The tuning is chromatic, with the 'white notes' on the right side, played with the right hand and the 'black notes' on the left, played by the left hand.
There are also smaller, solid body lyres, called Bordon Lyres (or something like that - I don't know how they spell it and I can't find it on-line) which are tuned to a chord. You need 2 or 3 set up so you just gently strum the one with the chord you need. They sound beautiful, especially when tuned to minor or modal chords - a gentle accompaniment to songs.
I didn't learn the lyre because the technique is different - not plucked like guitar or harp but the finger tips are placed on the strings, then pulled away so the string sounds. It's tricky to explain.
Robyn


27 Apr 13 - 08:27 PM (#3509771)
Subject: RE: So, what became of the lyre?
From: Little Robyn

Just found a ref that suggests bourdon is the name of drone strings on a hurdy gurdy. That would figure - the bourdon lyres are tuned to one chord and I guess it just 'drones' in the background. So you either need several lyres or you learn songs with only 1 or 2 chords!
Still sounds lovely.
Robyn


27 Apr 13 - 08:45 PM (#3509776)
Subject: RE: So, what became of the lyre?
From: Little Robyn

Here's an asian lad playing Irish tunes on his lyre.
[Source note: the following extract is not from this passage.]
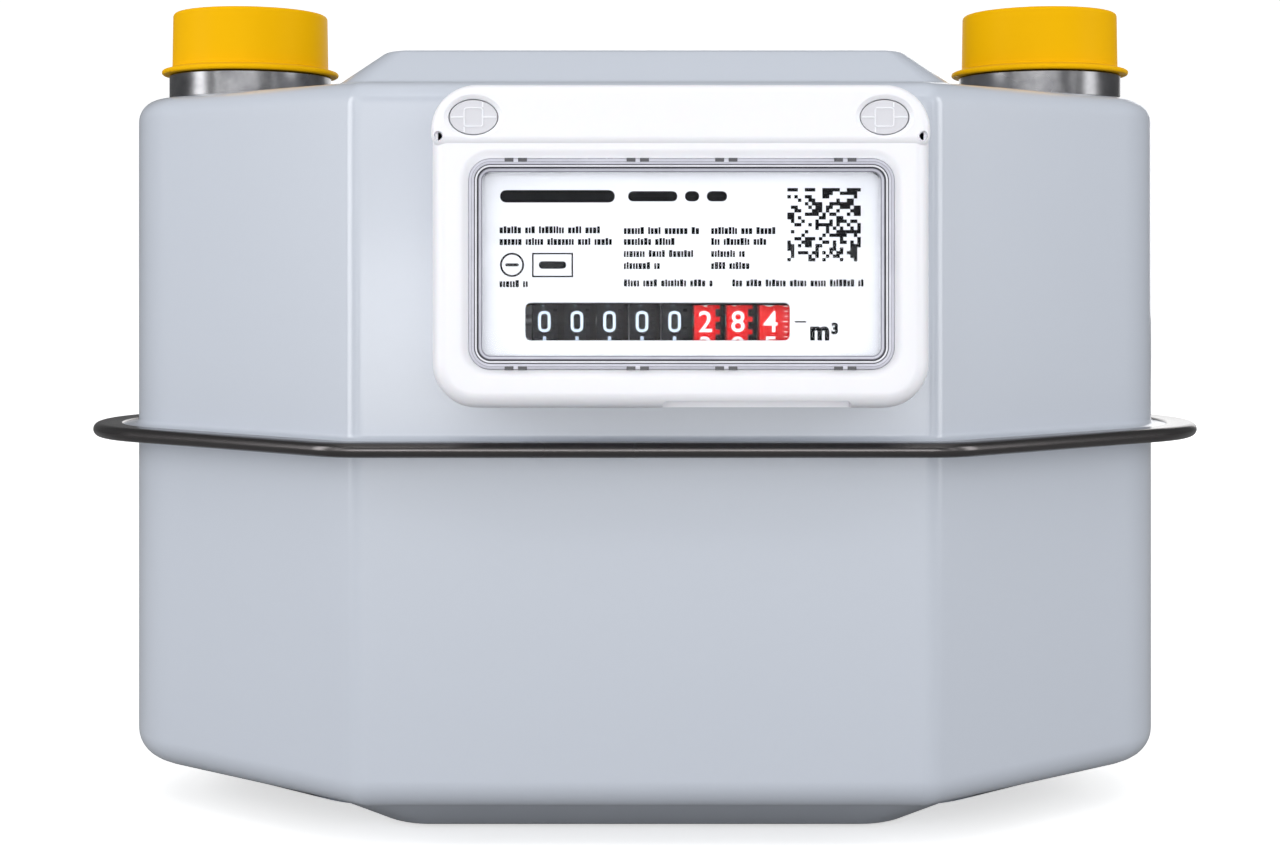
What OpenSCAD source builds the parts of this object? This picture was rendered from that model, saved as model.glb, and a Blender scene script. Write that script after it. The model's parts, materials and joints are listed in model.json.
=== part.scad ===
// Diaphragm gas meter: a pressed steel casing in two halves, a drum index on its front wall,
// two threaded spouts with push-on caps, and the measuring unit that turns the index.
// Every solid is drawn in the casing's frame (y = 0 is the casing's middle plane, z = 0 its base)
// and in_frame() then centres the whole meter over the origin.

/* [Casing] */
// Width over the round side walls
case_w = 318.6; // [300:0.2:400]
// Depth from front wall to back wall
case_d = 149; // [149:0.5:190]
// Half width of the straight front wall
front_half_w = 81; // [78:0.5:100]
// Half depth at which the slanted walls meet the sides
side_half_d = 17.4; // [16:0.2:22]
// Radius of the four corners beside the front and back walls
front_corner_r = 9.5; // [9.5:0.5:20]
// Radius of the corners at the sides
side_corner_r = 33; // [20:0.5:34]
// Height of the upper shoulder, where the spouts stand
shoulder_z = 216.5; // [212:0.5:260]
// Height of the lower shoulder
lower_shoulder_z = 11.5; // [6:0.5:12]
// Rounding between the walls and the upper shoulder
upper_edge_r = 7; // [4:0.5:7]
// Rounding between the walls and the lower shoulder
lower_edge_r = 9; // [4:0.5:9]
// Sheet thickness of both casing halves
sheet_t = 1; // [0.6:0.1:1.5]

/* [Raised panels] */
// Rise of the upper panel above the shoulder
top_rise = 11; // [4:0.5:14]
// Half width of the upper panel's flat
top_half_w = 75.6; // [40:0.2:78]
// Half depth of the upper panel's flat
top_half_d = 50; // [30:0.5:56]
// Half width of the base flat
base_half_w = 77; // [40:0.5:80]
// Half depth of the base flat
base_half_d = 45; // [30:0.5:56]
// Half width of the upper panel's foot
top_foot_w = 89; // [82:0.5:89]
// Half depth of the upper panel's foot
top_foot_d = 63; // [58:0.5:63]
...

You can see how he holds it and plays it.
Robyn


28 Apr 13 - 04:50 AM (#3509844)
Subject: RE: So, what became of the lyre?
From: GUEST,Blandiver

Weasel - the Sudan lyre tuning appears to be:

C, D (tonic), F, G, A

Here's another:

http://www.youtube.com/watch?v=FwGUyBn4XKs

This is awesome stuff; I think we're getting the flavour of something pretty ancient here - I can well imagine Caedmon singing his hymn like this!


28 Apr 13 - 11:23 PM (#3510111)
Subject: RE: So, what became of the lyre?
From: Joe Offer

Click Here to see a lyre crafted by Mudcatter "Weasel."
-Joe-


29 Apr 13 - 02:46 AM (#3510127)
Subject: RE: So, what became of the lyre?
From: Sandra in Sydney

a very elegant shape & very beautiful.